Where your tech stands
- Integration is the priority, so tools work together rather than simply working.
- Workflow tools, accounting apps, communication platforms, and pricing are connected.
- The firm is moving toward a true software-as-a-service (SaaS) stack.
- Client onboarding is standardized, and communication channels are defined.
- Identity and access management is built for a growing team.
- Security protocols support offshore and remote staff.
- Capacity data is informing pricing decisions.
- Tech choices are made for repeatability, not just functionality.
Now, your tech must connect systems and support repeatability.

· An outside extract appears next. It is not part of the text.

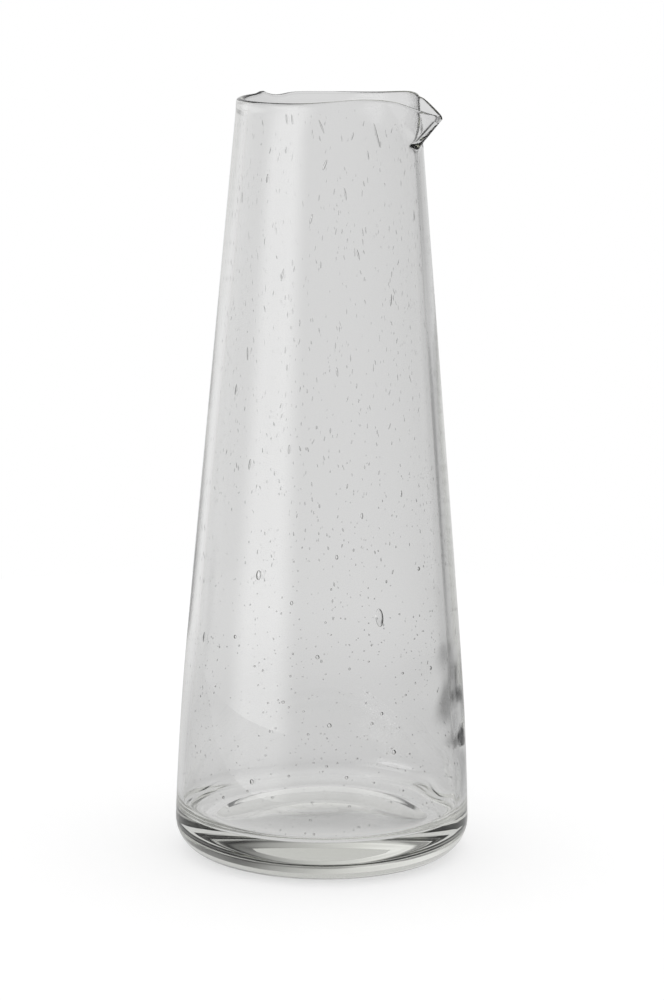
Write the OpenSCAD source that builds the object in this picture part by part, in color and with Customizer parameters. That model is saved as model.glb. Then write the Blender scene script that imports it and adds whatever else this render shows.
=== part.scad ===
// Water carafe blown in one piece from seeded glass, with a spout pulled from its rim.
// The origin is at the middle of the foot, on the table. +Z is up and the spout points
// along +X. Lengths are in millimetres.

/* [Overall] */
// Height from the table to the top of the rim
height = 250; // [200:1:310]
// Widest outer diameter, just above the heel
belly_diameter = 97.6; // [80:0.2:120]
// Outer diameter of the rim
mouth_diameter = 59.2; // [48:0.2:72]

/* [Side] */
// Radius of the rounded heel between the foot and the side
heel_radius = 11; // [9:0.5:16]
// Height above which the side is straight
straight_from = 75; // [50:1:110]
// How far the low part of the side is drawn in from the line of the straight part
side_rounding = 1.8; // [0.6:0.1:4]

/* [Glass] */
// Thickness of the wall at the rim
rim_wall = 2.3; // [1.8:0.1:3.2]
// Thickness of the wall where the side becomes straight
low_wall = 3.4; // [2.6:0.1:5]
// Height of the inner floor's lowest place, in the corner by the wall, above the table
floor_height = 13.5; // [10:0.5:18]
// How far the middle of the inner floor rises above that
floor_rise = 3; // [1:0.2:4]
// Radius of the inside corner between the floor and the wall
floor_corner_radius = 5; // [3:0.5:12]

/* [Foot] */
// Width of the flat ring that the carafe stands on
foot_width = 3.8; // [2:0.2:12]
// Depth at the middle of the hollow pressed up inside that ring
hollow_depth = 4; // [1:0.2:5]

/* [Spout] */
// How far the tip of the spout reaches out past the rim
spout_reach = 10.4; // [6:0.2:14]
// How far the tip hangs below the rim
spout_drop = 4.4; // [2:0.2:7]
// Height of the keel that runs from the tip down to the wall
keel_height = 13.5; // [10:0.5:18]

/* [Seeds] */
// Number of long seeds in the upper wall
long_seed_count = 24; // [1:1:40]
// Length of the longest seed
long_seed_length = 8; // [3:0.5:12]
// Width of the long seeds
long_seed_width = 0.8; // [0.4:0.1:1.2]
// Number of round seeds in the lower wall
round_seed_count = 32; // [1:1:48]
// Diameter of the largest round seed in the wall
round_seed_diameter = 1.5; // [0.6:0.1:1.8]
// Number of round seeds in the base
base_seed_count = 10; // [1:1:16]
// Diameter of the largest seed in the base
base_seed_diameter = 1.8; // [0.8:0.1:2.4]

/* [Hidden] */
$fn = 96;

// Facets round each end of a form that is hulled
hull_facets = 32;
// How far cuts run past the faces that they open
overrun = 5;
// Gap between the gas in a seed and the glass round it
seed_gap = 0.02;
// Radius of the groove at the bottom of the spout's channel
channel_radius = 0.7;
// How far the forms hulled into the spout stay inside the faces that they start from
spout_inset = 0.3;
// Turn from one seed to the next, so that no two stand over each other
seed_turn = 137.5;
// Sizes of successive seeds, as shares of the largest
seed_shares = [1, 0.6, 0.8, 0.5, 0.9, 0.7];
// Height of the lowest and the highest round seed in the wall
round_seed_low = 20;
round_seed_high = 100;
// Height of the lowest long seed, and how far the highest one stays below the spout's keel
long_seed_low = 106;
long_seed_margin = 8;

belly_r = belly_diameter / 2;
mouth_r = mouth_diameter / 2;
bead_r = rim_wall / 2;
bead_z = height - bead_r;

// The line of the straight side meets the widest place of the rim's edge, and stands
// side_rounding outside the belly at the height of the heel's centre
heel_centre = [belly_r - heel_radius, heel_radius];
side_slope = (belly_r + side_rounding - mouth_r) / (bead_z - heel_radius);
side_angle = atan(side_slope);
side_normal = [cos(side_angle), sin(side_angle)];

// The long arc between the heel and the straight side is tangent to both
side_low = [mouth_r + (bead_z - straight_from) * side_slope, straight_from];
side_span = side_low - heel_centre;
arc_r = (side_span * side_span - heel_radius * heel_radius)
      / (2 * (side_span * side_normal - heel_radius));
arc_centre = side_low - arc_r * side_normal;
arc_to_heel = heel_centre - arc_centre;
heel_top = heel_centre + heel_radius * arc_to_heel / norm(arc_to_heel);

// The inner wall is straight from the rim to the floor's corner
inner_low_r = side_low[0] - low_wall;
inner_slope = (inner_low_r - mouth_r + rim_wall) / (bead_z - straight_from);
inner_angle = atan(inner_slope);
corner_z = floor_height + floor_corner_radius;
corner_x = inner_x(corner_z) - floor_corner_radius / cos(inner_angle);
corner_top = [corner_x + floor_corner_radius * cos(inner_angle),
              corner_z + floor_corner_radius * sin(inner_angle)];

// The floor is the top of a ball that the round of the corner touches from outside
floor_top = floor_height + floor_rise;
floor_ball_r = (corner_x * corner_x + floor_rise * floor_rise) / (2 * floor_rise)
             - floor_corner_radius;
floor_ball_z = floor_top - floor_ball_r;
floor_share = floor_ball_r / (floor_ball_r + floor_corner_radius);
floor_edge = [corner_x * floor_share, floor_ball_z + (corner_z - floor_ball_z) * floor_share];

// Radius of the ball whose cap is the hollow under the foot
hollow_radius = belly_r - heel_radius - foot_width;
hollow_ball_r = (hollow_radius * hollow_radius + hollow_depth * hollow_depth) / (2 * hollow_depth);

// The tip of the lip, and where its two edges leave the rim
tip = [mouth_r + spout_reach - bead_r, 0, bead_z - spout_drop];
rim_centre_r = mouth_r - bead_r;
lip_angle = acos(rim_centre_r / tip[0]);
lip_start = [rim_centre_r * cos(lip_angle), rim_centre_r * sin(lip_angle), bead_z];

long_seed_high = height - keel_height - long_seed_margin;

// Outer radius of the side at height z, from the heel up
function outer_x(z) = z > straight_from
    ? mouth_r + (bead_z - z) * side_slope
    : arc_centre[0] + sqrt(arc_r * arc_r - pow(z - arc_centre[1], 2));

// Inner radius of the wall at height z, above the floor's corner
function inner_x(z) = mouth_r - rim_wall + (bead_z - z) * inner_slope;

// Radius of the middle of the wall at height z
function wall_x(z) = (outer_x(z) + inner_x(z)) / 2;

// Size of the seed with number i
function seed_size(i, largest) = largest * seed_shares[i % len(seed_shares)];

module outer_outline() {
    polygon([[0, heel_top[1]], heel_top, side_low, [mouth_r, bead_z], [0, bead_z]]);
    intersection() {
        translate(arc_centre) circle(r = arc_r, $fn = 720);
        translate([0, heel_top[1]]) square([2 * belly_r, straight_from - heel_top[1]]);
    }
    intersection() {
        translate(heel_centre) circle(r = heel_radius);
        square([2 * belly_r, heel_top[1]]);
    }
    square([heel_centre[0], heel_top[1]]);
    translate([rim_centre_r, bead_z]) circle(r = bead_r);
    translate([0, bead_z]) square([rim_centre_r, bead_r]);
}

// The space inside, which leaves the rim's edge round on its inner side too
module inner_outline() {
    difference() {
        polygon([[0, floor_height], [floor_edge[0], floor_height], floor_edge, [corner_x, corner_z],
                 corner_top, [mouth_r - rim_wall, bead_z], [0, bead_z]]);
        intersection() {
            translate([0, floor_ball_z]) circle(r = floor_ball_r, $fn = 720);
            square([floor_edge[0], 2 * floor_top]);
        }
    }
    translate([corner_x, corner_z]) circle(r = floor_corner_radius);
    difference() {
        translate([0, bead_z]) square([rim_centre_r, bead_r + overrun]);
        translate([rim_centre_r, bead_z]) circle(r = bead_r);
    }
}

module hollow() {
    translate([0, 0, hollow_depth - hollow_ball_r]) sphere(r = hollow_ball_r, $fn = 360);
}

module ball(place, r) {
    translate(place) sphere(r = r, $fn = hull_facets);
}

// Skin of the spout, from the rim out to the tip and down the keel to the wall
module spout_outside() {
    keel_z = height - keel_height;
    hull() {
        translate([0, 0, bead_z - bead_r])
            cylinder(r = mouth_r - spout_inset, h = bead_r, $fn = 2 * hull_facets);
        ball(tip, bead_r);
        ball([outer_x(keel_z) - bead_r - spout_inset, 0, keel_z], bead_r);
    }
    for (side = [-1, 1])
        hull() {
            ball([lip_start[0], side * lip_start[1], lip_start[2]], bead_r - spout_inset);
            ball(tip + [-spout_inset, side * spout_inset, 0], bead_r - spout_inset);
        }
}

// Channel that the water runs down, open above
module spout_channel() {
    channel_x = tip[0] - bead_r - channel_radius;
    channel_z = height - keel_height + 2 * rim_wall;
    hull() {
        translate([0, 0, bead_z - bead_r])
            cylinder(r = mouth_r - rim_wall - spout_inset, h = bead_r + overrun,
                     $fn = 2 * hull_facets);
        ball([channel_x, 0, tip[2] - bead_r + channel_radius], channel_radius);
        ball([channel_x, 0, height + overrun], channel_radius);
        ball([inner_x(channel_z) - channel_radius - spout_inset, 0, channel_z], channel_radius);
    }
}

// A seed drawn out along the wall, with round ends
module long_seed(length, r) {
    rotate_extrude()
        intersection() {
            union() {
                translate([0, length / 2 - r]) circle(r = r, $fn = hull_facets);
                translate([0, r - length / 2]) circle(r = r, $fn = hull_facets);
                translate([0, r - length / 2]) square([r, length - 2 * r]);
            }
            translate([0, -length]) square([length, 2 * length]);
        }
}

// All the seeds, each smaller than its cavity by gap on every side
module seeds(gap) {
    for (i = [0 : long_seed_count - 1]) {
        z = long_seed_low + (long_seed_high - long_seed_low) * (i + 0.5) / long_seed_count;
        rotate([0, 0, i * seed_turn])
            translate([wall_x(z), 0, z])
                rotate([0, -side_angle, 0])
                    long_seed(seed_size(i, long_seed_length) - 2 * gap, long_seed_width / 2 - gap);
    }
    for (i = [0 : round_seed_count - 1]) {
        z = round_seed_low + (round_seed_high - round_seed_low) * (i + 0.5) / round_seed_count;
        rotate([0, 0, i * seed_turn])
            translate([wall_x(z), 0, z])
                sphere(r = seed_size(i, round_seed_diameter) / 2 - gap, $fn = hull_facets);
    }
    for (i = [0 : base_seed_count - 1])
        rotate([0, 0, i * seed_turn])
            translate([hollow_radius * sqrt((i + 0.5) / base_seed_count), 0,
                       (floor_height + hollow_depth) / 2])
                sphere(r = seed_size(i, base_seed_diameter) / 2 - gap, $fn = hull_facets);
}

module glass_body() {
    color([0.82, 0.85, 0.83, 0.45])
        difference() {
            union() {
                rotate_extrude() outer_outline();
                spout_outside();
            }
            rotate_extrude() inner_outline();
            spout_channel();
            hollow();
            seeds(0);
        }
}

module gas_seeds() {
    color([0.97, 0.98, 0.98, 0.8]) seeds(seed_gap);
}

glass_body();
gas_seeds();
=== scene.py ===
"""A water carafe blown in one piece from seeded glass, standing in a plain white studio.

The glass is one closed mesh: the wall is turned from an outline, its spout is pulled from
the rim, and the gas seeds are cavities in it. Lengths are in metres. The spout points
along +X, and an azimuth is counted from -Y towards +X.
"""

import math

import bmesh
import bpy
import numpy as np
from mathutils import Matrix, Vector


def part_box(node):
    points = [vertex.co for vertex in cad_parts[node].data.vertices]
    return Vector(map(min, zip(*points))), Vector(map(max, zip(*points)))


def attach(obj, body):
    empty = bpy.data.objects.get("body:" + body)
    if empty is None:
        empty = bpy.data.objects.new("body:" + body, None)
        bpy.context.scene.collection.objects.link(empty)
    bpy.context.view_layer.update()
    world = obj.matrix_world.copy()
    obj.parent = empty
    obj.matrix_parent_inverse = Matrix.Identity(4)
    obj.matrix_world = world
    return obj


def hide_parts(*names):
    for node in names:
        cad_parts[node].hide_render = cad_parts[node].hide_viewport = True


bl_info = {
    "name": "Seeded glass carafe",
    "version": (1, 0, 0),
    "blender": (4, 5, 0),
    "location": "3D View > Sidebar > Carafe",
    "description": "Builds a blown water carafe of seeded glass and a studio for it",
    "category": "Object",
}

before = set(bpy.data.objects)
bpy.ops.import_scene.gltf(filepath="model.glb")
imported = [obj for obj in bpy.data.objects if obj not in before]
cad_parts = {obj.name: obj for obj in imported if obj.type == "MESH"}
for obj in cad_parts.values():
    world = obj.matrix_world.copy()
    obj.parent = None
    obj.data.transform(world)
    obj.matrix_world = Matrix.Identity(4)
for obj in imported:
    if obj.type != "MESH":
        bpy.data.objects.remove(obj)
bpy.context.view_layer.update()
_, GLASS_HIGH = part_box("glass_body")
MM = 0.001
PICTURE = (664, 1000)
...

As your team grows across offshore and remote staff, identity and access management becomes a security priority, not an afterthought.
Phase 4. Sustainability: Systems Over Intervention
You’re in sustainability when the business runs on systems, not constant intervention.
This is what you’re building toward: a firm that doesn’t depend entirely on you, where the systems carry the load and your energy can go toward the work and the relationships that matter most. During your sustainability phase, you’re not thinking about your tech stack every day. It runs in the background, and it works.
Where your tech stands
- Streamlined, secure, and running in the background.
- No longer adding tools, but refining and optimizing what’s already there.
- Access and identity are controlled from one central platform.
- Workflows run predictably, and client communication is consistent.
- Backup and continuity systems are established and reliable.
- Technology works for the team, not the other way around.
- Operational overhead is low, leaving energy for clients and strategy.
At this point, your tech should simplify, consolidate, and run without constant oversight.
Why Your Firm’s Phase Should Drive Your Tech Stack Decisions
Once you understand your phase, your tech decisions become clearer and more constrained (in a good way.)
The technology decisions you made when you started your firm made sense at the time. But tools that helped you survive may now be slowing down your ability to stabilize, scale, or sustain.
A productive team with the right tools serves clients better. That’s an operational reality, not a soft claim. When your staff spends time on invisible labor, like admin work, access management, and manual syncing, that time comes directly out of client-facing work and your own capacity to lead.
Instead of asking which tool is best, ask what you currently require from your technology:
- In survival, you need reliability over sophistication.
- In stabilization, you need consistency: tools that reduce variability and manual effort.
- In scale, you need integration: a stack where your workflow, pricing, and client management all talk to each other.
- In sustainability, you need simplicity: a secure, streamlined setup that runs without constant oversight.
If you’re not sure whether your current stack matches your needs, a structured assessment can show you the gaps before they cost you.
The Bigger Picture: Designing the Firm You Want
Sustainability isn’t something that happens to your firm. You design it, intentionally, with the right talent, the right services, and yes, the right technology.
Growth without structure is a liability. The firms that thrive long-term build systems to support their staff, so their staff can focus on supporting clients.
Most firms don’t struggle from a lack of tools; they struggle with tools that no longer match how they operate.
So, which technology phase are you in? And is your current tech stack built for where you are—or where you were?